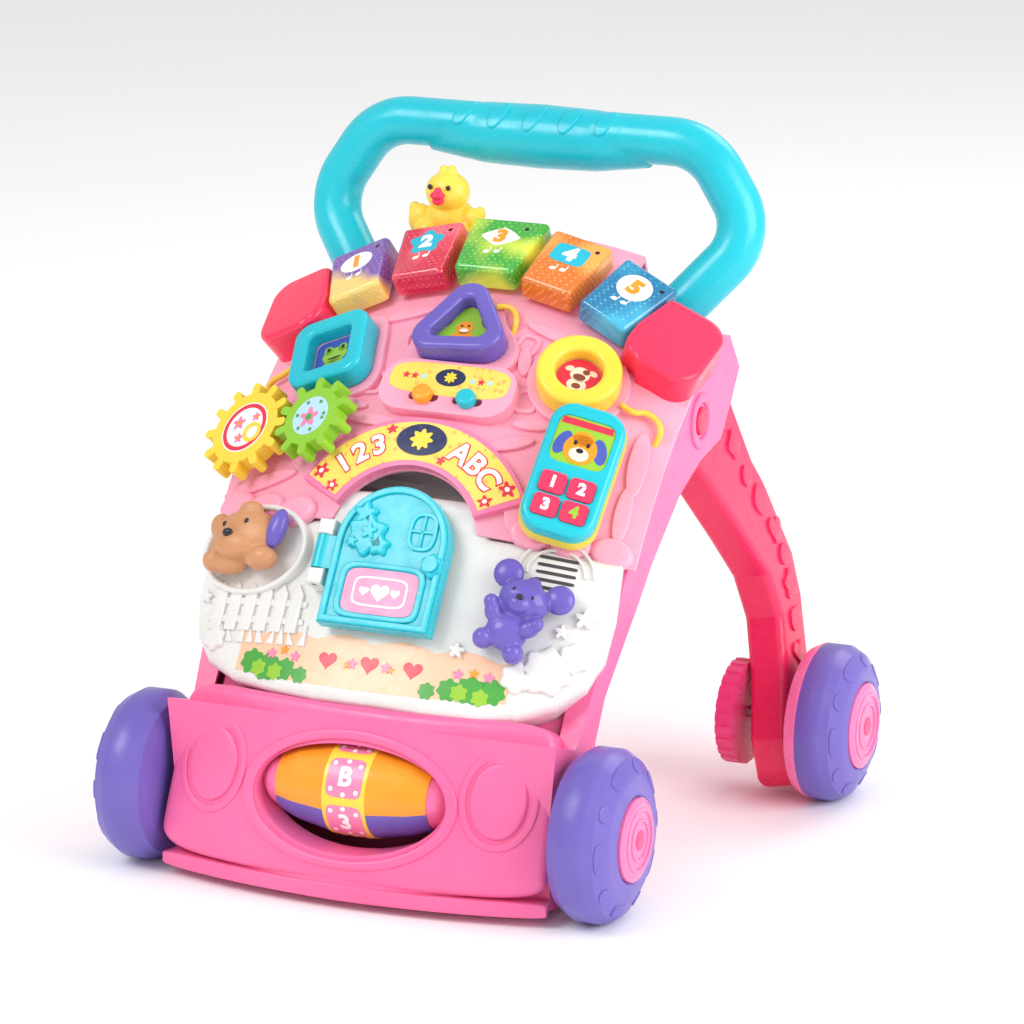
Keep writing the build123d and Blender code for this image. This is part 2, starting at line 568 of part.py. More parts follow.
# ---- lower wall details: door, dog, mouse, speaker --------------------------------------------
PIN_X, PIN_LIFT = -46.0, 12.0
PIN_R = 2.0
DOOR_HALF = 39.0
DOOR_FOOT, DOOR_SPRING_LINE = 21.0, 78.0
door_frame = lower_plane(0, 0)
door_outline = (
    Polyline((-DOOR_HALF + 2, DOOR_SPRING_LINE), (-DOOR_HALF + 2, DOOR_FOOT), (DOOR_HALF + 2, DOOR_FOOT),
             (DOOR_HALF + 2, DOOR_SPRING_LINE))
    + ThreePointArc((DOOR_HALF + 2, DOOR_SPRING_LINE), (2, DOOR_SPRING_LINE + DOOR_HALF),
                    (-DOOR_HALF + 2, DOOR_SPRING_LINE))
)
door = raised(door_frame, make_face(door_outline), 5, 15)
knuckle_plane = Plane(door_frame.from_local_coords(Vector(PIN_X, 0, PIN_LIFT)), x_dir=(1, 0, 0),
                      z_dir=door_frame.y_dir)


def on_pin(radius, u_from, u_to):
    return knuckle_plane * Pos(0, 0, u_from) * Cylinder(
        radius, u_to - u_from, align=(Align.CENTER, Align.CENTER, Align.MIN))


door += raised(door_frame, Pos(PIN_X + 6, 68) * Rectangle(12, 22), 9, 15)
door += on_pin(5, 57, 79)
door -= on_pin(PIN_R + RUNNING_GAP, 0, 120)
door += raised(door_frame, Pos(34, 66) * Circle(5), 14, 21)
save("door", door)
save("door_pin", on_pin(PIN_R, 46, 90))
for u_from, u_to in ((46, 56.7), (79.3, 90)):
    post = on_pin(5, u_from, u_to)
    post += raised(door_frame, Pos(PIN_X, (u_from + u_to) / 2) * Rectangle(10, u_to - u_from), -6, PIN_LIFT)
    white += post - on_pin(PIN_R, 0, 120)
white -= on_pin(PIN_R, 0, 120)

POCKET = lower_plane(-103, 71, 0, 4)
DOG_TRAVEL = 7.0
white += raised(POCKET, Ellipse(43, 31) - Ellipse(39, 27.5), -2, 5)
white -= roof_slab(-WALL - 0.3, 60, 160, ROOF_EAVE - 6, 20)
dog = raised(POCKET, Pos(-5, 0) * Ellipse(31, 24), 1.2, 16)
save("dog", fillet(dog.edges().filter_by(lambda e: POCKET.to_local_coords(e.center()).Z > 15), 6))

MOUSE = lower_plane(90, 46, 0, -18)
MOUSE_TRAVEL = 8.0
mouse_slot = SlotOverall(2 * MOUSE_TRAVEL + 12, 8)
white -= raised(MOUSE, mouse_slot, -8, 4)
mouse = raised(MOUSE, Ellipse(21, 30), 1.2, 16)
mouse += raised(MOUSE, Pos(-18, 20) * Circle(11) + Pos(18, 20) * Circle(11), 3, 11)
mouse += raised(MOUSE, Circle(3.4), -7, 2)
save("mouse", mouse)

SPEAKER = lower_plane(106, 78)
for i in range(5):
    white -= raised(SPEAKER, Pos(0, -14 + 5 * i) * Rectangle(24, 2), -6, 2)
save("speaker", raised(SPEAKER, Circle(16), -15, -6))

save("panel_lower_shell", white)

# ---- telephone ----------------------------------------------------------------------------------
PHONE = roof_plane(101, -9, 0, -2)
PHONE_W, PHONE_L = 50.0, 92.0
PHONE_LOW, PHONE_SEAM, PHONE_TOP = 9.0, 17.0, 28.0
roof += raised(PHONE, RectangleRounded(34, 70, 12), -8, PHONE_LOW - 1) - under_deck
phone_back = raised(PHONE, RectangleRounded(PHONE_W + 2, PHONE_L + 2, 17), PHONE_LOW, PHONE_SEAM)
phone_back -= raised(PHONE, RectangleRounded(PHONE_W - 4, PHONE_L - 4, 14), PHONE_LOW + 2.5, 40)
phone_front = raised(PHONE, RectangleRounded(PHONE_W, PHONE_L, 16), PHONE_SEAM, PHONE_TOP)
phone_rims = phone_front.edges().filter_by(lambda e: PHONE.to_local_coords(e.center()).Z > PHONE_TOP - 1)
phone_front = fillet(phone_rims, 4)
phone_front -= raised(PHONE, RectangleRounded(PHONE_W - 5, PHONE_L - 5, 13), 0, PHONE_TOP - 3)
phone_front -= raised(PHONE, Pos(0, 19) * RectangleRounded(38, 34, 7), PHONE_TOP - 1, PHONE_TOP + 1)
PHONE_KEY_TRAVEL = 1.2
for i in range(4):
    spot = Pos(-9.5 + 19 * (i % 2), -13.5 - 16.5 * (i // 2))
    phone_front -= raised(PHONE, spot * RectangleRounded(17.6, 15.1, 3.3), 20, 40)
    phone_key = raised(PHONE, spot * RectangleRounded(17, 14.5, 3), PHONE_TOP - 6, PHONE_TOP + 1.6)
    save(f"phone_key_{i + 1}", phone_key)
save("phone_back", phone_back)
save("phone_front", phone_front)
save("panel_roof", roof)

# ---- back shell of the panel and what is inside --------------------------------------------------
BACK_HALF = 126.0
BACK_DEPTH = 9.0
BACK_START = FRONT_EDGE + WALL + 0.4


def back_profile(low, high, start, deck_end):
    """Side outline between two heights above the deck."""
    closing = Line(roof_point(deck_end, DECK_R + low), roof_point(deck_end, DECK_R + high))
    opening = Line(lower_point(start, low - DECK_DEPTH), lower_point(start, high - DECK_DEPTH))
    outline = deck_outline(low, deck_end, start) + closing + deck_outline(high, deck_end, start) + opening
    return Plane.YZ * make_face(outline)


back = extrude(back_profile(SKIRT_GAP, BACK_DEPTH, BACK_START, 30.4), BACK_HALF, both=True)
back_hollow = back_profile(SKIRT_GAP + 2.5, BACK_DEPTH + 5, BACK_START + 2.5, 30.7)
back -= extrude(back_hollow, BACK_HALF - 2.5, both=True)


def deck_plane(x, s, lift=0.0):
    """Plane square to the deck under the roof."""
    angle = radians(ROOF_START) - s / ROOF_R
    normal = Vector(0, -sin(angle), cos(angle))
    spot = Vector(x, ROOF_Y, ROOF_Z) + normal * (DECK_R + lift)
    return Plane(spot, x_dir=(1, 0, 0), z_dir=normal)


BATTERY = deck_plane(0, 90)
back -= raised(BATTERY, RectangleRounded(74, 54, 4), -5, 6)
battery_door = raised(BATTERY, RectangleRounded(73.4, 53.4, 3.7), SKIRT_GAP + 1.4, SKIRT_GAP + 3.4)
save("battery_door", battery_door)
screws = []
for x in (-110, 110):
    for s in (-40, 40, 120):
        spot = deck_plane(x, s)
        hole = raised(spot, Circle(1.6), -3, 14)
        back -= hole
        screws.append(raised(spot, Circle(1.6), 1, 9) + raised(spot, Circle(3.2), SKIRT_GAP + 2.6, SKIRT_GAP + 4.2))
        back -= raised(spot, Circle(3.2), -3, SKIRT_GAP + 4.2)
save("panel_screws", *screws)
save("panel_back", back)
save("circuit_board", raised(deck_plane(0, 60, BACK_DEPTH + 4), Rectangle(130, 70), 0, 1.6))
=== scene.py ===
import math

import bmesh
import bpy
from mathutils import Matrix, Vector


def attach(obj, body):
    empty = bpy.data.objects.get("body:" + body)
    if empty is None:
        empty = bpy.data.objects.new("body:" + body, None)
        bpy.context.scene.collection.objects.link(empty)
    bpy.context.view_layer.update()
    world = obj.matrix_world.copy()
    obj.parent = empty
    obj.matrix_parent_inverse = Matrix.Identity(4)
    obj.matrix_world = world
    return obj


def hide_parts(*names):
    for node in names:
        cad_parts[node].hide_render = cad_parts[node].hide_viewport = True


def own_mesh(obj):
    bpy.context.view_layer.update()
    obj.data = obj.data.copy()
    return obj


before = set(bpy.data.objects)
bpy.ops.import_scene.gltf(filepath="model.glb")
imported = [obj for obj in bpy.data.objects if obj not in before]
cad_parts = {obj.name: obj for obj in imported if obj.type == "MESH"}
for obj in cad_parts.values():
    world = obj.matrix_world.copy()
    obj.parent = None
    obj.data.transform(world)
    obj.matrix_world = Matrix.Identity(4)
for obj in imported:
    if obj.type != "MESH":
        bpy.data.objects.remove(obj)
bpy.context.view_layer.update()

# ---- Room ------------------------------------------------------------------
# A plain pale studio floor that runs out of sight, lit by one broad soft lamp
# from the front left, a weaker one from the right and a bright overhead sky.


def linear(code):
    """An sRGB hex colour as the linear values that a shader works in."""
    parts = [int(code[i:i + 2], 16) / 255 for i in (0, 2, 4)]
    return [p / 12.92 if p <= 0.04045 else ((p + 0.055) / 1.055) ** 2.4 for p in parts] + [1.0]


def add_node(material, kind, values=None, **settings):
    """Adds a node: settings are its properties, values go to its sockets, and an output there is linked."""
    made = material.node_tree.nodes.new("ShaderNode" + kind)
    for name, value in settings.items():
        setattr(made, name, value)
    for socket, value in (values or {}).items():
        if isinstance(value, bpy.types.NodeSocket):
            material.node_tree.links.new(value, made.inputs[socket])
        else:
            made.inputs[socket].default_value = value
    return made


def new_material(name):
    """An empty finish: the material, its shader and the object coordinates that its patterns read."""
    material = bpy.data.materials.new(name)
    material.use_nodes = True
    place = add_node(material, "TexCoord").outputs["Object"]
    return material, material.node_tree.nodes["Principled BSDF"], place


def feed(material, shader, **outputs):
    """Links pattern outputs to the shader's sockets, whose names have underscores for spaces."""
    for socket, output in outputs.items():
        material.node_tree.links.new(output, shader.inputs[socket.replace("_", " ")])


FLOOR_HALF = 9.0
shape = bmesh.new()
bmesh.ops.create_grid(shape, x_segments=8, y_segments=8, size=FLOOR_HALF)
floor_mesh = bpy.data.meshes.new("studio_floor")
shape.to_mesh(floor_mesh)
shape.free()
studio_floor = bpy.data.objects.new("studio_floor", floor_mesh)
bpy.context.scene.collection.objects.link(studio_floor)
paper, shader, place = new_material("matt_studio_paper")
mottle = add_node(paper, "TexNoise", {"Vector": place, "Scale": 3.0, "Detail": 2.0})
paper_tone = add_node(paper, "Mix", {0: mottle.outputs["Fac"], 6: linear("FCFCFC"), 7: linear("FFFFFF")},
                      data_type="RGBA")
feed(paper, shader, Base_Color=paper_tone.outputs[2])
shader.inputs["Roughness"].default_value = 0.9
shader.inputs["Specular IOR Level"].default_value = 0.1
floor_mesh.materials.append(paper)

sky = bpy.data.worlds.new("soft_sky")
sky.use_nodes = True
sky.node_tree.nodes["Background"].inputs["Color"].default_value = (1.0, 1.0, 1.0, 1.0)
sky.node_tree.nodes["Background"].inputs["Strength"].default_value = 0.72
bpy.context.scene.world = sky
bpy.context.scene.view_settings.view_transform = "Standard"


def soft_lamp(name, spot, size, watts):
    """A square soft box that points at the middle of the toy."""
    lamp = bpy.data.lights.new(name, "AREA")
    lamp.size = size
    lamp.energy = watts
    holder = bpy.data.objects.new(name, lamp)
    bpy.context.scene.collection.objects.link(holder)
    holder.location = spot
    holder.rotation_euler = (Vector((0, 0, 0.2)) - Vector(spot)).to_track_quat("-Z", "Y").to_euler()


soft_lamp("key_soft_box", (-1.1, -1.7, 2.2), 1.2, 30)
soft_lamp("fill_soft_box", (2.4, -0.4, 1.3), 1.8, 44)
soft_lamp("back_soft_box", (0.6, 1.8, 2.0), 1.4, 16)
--
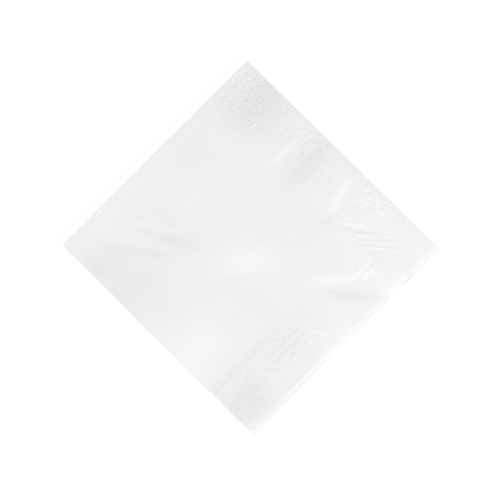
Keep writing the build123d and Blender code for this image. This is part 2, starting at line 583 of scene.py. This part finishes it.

◆ Stated problem
From the records above, copy out the line with "BATTERY = deck_plane(0, 90)", the line with "obj.data = obj.data.copy()", and every line between them, word for word.

◆ Result of this task
BATTERY = deck_plane(0, 90)
back -= raised(BATTERY, RectangleRounded(74, 54, 4), -5, 6)
battery_door = raised(BATTERY, RectangleRounded(73.4, 53.4, 3.7), SKIRT_GAP + 1.4, SKIRT_GAP + 3.4)
save("battery_door", battery_door)
screws = []
for x in (-110, 110):
    for s in (-40, 40, 120):
        spot = deck_plane(x, s)
        hole = raised(spot, Circle(1.6), -3, 14)
        back -= hole
        screws.append(raised(spot, Circle(1.6), 1, 9) + raised(spot, Circle(3.2), SKIRT_GAP + 2.6, SKIRT_GAP + 4.2))
        back -= raised(spot, Circle(3.2), -3, SKIRT_GAP + 4.2)
save("panel_screws", *screws)
save("panel_back", back)
save("circuit_board", raised(deck_plane(0, 60, BACK_DEPTH + 4), Rectangle(130, 70), 0, 1.6))
=== scene.py ===
import math

import bmesh
import bpy
from mathutils import Matrix, Vector


def attach(obj, body):
    empty = bpy.data.objects.get("body:" + body)
    if empty is None:
        empty = bpy.data.objects.new("body:" + body, None)
        bpy.context.scene.collection.objects.link(empty)
    bpy.context.view_layer.update()
    world = obj.matrix_world.copy()
    obj.parent = empty
    obj.matrix_parent_inverse = Matrix.Identity(4)
    obj.matrix_world = world
    return obj


def hide_parts(*names):
    for node in names:
        cad_parts[node].hide_render = cad_parts[node].hide_viewport = True


def own_mesh(obj):
    bpy.context.view_layer.update()
    obj.data = obj.data.copy()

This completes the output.